» Data section:
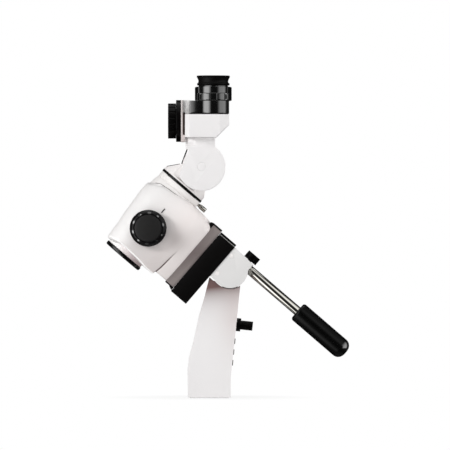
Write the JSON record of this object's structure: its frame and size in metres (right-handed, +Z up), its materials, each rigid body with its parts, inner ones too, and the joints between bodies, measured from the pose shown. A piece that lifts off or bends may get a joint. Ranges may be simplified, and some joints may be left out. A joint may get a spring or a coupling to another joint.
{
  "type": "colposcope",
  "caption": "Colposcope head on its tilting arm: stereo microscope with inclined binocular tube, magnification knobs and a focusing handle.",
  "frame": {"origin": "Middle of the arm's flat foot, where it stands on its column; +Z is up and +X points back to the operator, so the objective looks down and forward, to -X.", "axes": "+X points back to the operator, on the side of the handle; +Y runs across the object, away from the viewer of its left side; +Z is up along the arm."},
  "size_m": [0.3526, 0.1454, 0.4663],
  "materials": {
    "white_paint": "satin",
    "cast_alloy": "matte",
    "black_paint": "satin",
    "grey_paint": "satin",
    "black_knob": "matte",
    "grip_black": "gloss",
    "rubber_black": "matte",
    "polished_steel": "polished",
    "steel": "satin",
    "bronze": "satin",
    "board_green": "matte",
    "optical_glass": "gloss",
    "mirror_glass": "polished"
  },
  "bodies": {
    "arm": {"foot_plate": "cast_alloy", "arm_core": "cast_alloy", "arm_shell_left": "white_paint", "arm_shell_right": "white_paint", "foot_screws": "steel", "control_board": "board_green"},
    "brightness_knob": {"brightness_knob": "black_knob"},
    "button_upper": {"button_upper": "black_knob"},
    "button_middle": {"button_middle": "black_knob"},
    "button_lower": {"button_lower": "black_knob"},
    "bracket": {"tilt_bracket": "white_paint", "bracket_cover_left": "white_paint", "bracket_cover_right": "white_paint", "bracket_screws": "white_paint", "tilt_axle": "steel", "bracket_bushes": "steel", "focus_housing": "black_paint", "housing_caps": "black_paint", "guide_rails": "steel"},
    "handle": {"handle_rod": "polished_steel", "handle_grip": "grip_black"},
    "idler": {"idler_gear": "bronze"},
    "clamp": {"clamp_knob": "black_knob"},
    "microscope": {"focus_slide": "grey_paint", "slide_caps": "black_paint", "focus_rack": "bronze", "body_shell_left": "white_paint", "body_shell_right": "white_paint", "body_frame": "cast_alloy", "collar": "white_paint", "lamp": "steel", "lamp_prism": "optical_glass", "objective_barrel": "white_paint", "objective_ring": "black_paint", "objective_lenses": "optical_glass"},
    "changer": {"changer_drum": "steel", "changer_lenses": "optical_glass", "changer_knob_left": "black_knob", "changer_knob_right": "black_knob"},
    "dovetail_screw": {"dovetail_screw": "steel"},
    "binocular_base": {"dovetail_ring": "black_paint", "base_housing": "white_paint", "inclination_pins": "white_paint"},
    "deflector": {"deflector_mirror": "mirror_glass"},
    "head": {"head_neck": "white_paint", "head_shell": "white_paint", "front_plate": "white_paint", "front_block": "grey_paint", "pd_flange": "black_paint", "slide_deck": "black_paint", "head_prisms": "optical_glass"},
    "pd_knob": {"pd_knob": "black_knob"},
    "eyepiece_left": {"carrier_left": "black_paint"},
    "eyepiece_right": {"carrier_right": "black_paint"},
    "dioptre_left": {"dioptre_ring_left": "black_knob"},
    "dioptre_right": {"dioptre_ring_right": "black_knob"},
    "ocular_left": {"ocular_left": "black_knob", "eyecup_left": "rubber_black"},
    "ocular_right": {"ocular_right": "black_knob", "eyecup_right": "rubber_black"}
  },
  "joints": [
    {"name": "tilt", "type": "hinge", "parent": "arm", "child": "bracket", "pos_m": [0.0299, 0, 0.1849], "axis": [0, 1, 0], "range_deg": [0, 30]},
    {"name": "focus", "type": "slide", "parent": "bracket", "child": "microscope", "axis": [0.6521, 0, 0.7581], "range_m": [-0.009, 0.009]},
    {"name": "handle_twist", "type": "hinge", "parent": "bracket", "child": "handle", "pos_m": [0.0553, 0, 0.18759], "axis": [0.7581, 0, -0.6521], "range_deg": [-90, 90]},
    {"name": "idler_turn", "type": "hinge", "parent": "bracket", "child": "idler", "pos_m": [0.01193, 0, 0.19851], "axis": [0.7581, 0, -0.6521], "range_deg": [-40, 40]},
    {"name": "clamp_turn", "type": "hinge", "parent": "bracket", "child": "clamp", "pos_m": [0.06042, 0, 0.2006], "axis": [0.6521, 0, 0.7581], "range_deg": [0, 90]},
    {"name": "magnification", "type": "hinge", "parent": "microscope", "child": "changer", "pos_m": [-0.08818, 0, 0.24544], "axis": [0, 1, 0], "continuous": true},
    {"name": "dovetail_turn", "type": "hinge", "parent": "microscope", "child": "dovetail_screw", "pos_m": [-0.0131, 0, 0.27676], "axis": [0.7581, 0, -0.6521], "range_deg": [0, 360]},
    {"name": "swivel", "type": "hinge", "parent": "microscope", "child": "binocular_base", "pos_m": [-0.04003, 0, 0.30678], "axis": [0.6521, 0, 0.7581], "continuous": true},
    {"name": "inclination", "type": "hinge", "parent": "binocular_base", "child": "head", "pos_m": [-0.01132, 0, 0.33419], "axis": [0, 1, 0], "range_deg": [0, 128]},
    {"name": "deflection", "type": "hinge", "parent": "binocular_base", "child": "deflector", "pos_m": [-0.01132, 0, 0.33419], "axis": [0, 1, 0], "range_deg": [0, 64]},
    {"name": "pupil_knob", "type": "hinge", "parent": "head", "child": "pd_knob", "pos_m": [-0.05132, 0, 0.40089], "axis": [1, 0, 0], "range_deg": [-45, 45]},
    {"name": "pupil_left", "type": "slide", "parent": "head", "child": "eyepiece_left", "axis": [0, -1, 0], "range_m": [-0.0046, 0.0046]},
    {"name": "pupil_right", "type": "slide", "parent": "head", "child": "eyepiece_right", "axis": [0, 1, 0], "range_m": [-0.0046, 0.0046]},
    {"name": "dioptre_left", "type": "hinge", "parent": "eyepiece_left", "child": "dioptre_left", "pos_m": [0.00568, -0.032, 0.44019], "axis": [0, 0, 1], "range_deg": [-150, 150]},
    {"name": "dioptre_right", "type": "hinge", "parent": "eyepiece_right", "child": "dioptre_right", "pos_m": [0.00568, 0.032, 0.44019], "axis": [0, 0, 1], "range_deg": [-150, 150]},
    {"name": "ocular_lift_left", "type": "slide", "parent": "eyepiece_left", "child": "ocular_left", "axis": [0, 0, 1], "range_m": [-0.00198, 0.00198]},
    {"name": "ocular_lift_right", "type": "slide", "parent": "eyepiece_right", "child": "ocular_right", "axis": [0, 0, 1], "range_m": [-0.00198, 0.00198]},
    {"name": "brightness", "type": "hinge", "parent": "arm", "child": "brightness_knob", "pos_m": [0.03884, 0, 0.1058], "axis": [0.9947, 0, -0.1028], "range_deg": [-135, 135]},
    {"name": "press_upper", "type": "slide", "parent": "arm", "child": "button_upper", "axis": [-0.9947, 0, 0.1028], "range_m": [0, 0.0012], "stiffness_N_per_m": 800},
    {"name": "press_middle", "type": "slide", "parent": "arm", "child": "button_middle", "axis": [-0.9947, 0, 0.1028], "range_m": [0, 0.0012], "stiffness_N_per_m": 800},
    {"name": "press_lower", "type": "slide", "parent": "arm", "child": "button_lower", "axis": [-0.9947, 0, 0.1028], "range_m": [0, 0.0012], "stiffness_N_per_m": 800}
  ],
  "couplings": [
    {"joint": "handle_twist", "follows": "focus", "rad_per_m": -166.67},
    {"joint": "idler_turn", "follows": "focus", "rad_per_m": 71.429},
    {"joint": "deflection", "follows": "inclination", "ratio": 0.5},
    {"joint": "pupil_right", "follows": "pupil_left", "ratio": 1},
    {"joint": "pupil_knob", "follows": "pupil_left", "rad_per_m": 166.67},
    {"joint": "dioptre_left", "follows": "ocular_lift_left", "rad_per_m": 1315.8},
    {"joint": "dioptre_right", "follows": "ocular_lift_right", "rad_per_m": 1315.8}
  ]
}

...

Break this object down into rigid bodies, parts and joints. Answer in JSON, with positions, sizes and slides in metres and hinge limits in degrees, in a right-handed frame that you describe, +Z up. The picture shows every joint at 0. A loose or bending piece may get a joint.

» Problem requirements: Check each line of the material above for "materials" and say how many lines contain it, giving the number alone.

» Exercise response: 2